From the bestselling author of 1177 B.C., a comprehensive history of archaeology—from its amateur beginnings to the cutting-edge science it is today.
In 1922, Howard Carter peered into Tutankhamun's tomb for the first time, the only light coming from the candle in his outstretched hand. Urged to tell what he was seeing through the small opening he had cut in the door to the tomb, the Egyptologist famously replied, "I see wonderful things." Carter's fabulous discovery is just one of the many spellbinding stories told in Three Stones Make a Wall.
Written by Eric Cline, an archaeologist with more than thirty seasons of excavation experience, Three Stones Make a Wall traces the history of archaeology from an amateur pursuit to the cutting-edge science it is today by taking the reader on a tour of major archaeological sites and discoveries, from Pompeii to Petra, Troy to the Terracotta Warriors, and Mycenae to Megiddo and Masada. Cline brings to life the personalities behind these digs, including Heinrich Schliemann, the former businessman who excavated Troy, and Mary Leakey, whose discoveries advanced our understanding of human origins. The discovery of the peoples and civilizations of the past is presented in vivid detail, from the Hittites and Minoans to the Inca, Aztec, and Moche. Along the way, the book addresses the questions archaeologists are asked most often: How do you know where to dig? How are excavations actually done? How do you know how old something is? Who gets to keep what is found?
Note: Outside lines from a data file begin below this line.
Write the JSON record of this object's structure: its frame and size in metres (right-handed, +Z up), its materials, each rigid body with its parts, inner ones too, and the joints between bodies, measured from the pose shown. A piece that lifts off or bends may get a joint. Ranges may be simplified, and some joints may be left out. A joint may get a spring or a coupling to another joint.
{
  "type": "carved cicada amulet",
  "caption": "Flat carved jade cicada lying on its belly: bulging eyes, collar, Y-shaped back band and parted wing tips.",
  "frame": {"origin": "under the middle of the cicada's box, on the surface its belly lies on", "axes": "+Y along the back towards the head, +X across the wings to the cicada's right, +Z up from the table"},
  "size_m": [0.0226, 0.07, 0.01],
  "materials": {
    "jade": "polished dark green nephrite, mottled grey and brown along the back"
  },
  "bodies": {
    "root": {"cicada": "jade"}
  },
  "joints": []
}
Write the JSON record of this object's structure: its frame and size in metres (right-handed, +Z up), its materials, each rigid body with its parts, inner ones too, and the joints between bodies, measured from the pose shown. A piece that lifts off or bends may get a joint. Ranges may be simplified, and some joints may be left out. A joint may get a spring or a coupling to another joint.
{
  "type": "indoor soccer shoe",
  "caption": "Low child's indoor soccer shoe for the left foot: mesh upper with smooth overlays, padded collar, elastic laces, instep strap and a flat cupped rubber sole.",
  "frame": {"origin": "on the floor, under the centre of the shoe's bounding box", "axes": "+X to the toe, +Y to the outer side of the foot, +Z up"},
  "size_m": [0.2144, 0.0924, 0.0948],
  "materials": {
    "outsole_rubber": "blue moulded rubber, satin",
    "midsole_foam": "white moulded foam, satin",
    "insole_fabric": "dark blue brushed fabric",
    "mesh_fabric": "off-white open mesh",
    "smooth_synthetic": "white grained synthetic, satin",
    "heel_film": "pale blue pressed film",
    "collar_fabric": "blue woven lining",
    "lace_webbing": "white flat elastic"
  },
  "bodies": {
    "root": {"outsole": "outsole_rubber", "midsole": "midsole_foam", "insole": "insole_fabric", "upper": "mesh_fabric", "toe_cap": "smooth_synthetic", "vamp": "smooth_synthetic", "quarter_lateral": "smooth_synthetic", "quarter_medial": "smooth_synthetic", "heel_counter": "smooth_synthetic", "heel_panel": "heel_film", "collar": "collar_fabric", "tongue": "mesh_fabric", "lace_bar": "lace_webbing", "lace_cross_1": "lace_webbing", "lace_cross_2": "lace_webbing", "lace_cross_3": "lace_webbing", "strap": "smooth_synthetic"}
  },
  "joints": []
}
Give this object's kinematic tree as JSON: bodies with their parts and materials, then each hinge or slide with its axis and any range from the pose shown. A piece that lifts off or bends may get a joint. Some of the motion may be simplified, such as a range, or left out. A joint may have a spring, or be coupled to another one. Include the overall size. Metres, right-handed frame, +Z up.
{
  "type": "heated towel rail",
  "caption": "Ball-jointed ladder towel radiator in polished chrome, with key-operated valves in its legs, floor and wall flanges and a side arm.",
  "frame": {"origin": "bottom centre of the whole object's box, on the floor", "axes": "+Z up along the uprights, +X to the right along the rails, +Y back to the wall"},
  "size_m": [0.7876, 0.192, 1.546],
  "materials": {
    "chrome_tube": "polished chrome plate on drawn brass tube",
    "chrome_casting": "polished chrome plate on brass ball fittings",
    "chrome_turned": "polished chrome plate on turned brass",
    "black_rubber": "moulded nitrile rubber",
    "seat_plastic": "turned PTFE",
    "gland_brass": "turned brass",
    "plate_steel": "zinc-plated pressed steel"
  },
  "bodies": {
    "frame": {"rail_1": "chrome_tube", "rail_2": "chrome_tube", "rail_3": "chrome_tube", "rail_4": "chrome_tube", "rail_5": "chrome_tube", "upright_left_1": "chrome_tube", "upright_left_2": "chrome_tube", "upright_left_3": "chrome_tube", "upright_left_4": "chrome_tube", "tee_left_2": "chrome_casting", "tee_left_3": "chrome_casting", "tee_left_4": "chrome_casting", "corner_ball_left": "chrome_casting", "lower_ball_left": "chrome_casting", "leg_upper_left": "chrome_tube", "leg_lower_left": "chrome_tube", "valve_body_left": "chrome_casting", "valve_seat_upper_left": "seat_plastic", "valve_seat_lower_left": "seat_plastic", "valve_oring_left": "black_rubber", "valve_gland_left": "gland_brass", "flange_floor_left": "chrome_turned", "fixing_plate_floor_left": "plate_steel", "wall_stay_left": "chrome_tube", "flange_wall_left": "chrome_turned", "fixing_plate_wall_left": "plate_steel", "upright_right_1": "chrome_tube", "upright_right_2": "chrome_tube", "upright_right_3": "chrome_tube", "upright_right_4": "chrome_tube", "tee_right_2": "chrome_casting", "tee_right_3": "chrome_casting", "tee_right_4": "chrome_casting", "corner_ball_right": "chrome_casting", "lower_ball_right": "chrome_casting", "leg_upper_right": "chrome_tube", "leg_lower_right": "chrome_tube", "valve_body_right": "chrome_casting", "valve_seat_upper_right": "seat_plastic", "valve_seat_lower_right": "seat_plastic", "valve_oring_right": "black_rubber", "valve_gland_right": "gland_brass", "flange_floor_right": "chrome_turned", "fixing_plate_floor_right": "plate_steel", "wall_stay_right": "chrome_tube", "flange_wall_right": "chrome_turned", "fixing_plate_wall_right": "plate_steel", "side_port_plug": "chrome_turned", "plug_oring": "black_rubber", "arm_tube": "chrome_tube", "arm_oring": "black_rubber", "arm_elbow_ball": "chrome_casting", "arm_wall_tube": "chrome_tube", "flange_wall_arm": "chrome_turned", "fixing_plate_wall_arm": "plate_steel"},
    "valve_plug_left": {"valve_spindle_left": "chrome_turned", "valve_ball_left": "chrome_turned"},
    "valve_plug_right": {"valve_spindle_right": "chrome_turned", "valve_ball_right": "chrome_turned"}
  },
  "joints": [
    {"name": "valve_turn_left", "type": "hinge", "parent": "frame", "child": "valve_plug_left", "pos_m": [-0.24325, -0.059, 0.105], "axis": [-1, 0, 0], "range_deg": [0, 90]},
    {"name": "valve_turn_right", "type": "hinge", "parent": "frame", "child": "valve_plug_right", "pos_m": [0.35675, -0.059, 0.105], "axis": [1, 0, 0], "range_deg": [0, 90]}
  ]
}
Taking readers from the pioneering digs of the eighteenth century to the exciting new discoveries being made today, Three Stones Make a Wall is a lively and essential introduction to the story of archaeology.
Eric H. Cline is professor of classics and anthropology and director of the Capitol Archaeological Institute at George Washington University. An active archaeologist, he has excavated and surveyed in Greece, Crete, Cyprus, Egypt, Israel, Jordan, and the United States. His many books include 1177 B.C.: The Year Civilization Collapsed (Princeton).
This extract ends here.